Wendy Watson-Wright, executive secretary of the Intergovernmental Oceanographic Commission [6] of UNESCO, said: “It is high time the ocean, as the primary driver of the planet’s climate and attenuator of climate change, becomes a central part of climate change discussions.

“If global warming is not a strong enough reason to cut CO2 emissions, ocean acidification should be, since its effects are already being felt and will increase for many decades to come.”

The amount of CO2 in the atmosphere reached 396.0 parts per million (ppm) in 2013. At the current rate of increase, the global annual average concentration is set to cross the symbolic 400 ppm threshold within the next two years.

More potent

Methane, in the short term, is a far more powerful greenhouse gas than CO2—34 times more potent over a century, but 84 times more over 20 years.

Atmospheric methane reached a new high of about 1,824 parts per billion (ppb) in 2013, because of increased emissions from human sources. Since 2007, it has started increasing again, after a temporary period of levelling-off.
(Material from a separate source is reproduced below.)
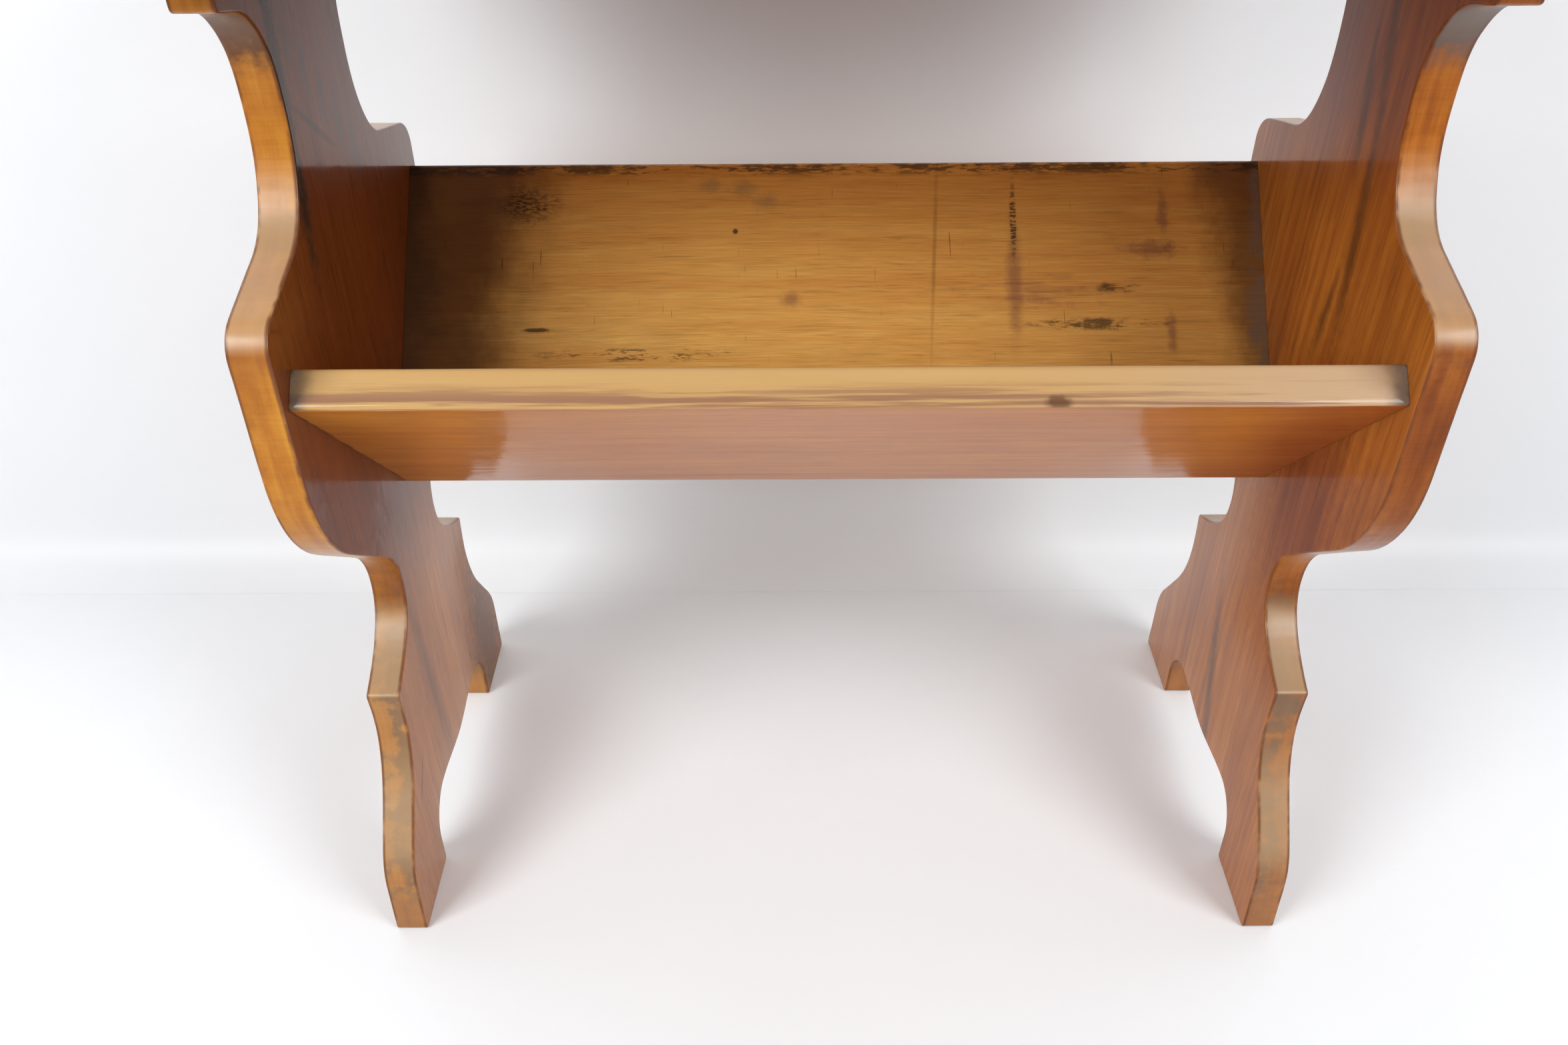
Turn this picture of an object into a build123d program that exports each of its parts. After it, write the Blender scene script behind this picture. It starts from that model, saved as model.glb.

Nitrous oxide’s atmospheric concentration in 2013 was about 325.9 ppb. Its impact on climate, over a century, is 298 times greater than equal emissions of CO2. It also plays an important role in the destruction of the ozone layer that protects the Earth from harmful ultraviolet solar radiation.

The oceans currently absorb a quarter of anthropogenic CO2 emissions—about 4kg of CO2 per day per person. Acidification [7] will continue to accelerate at least until mid-century, according to projections from Earth system models.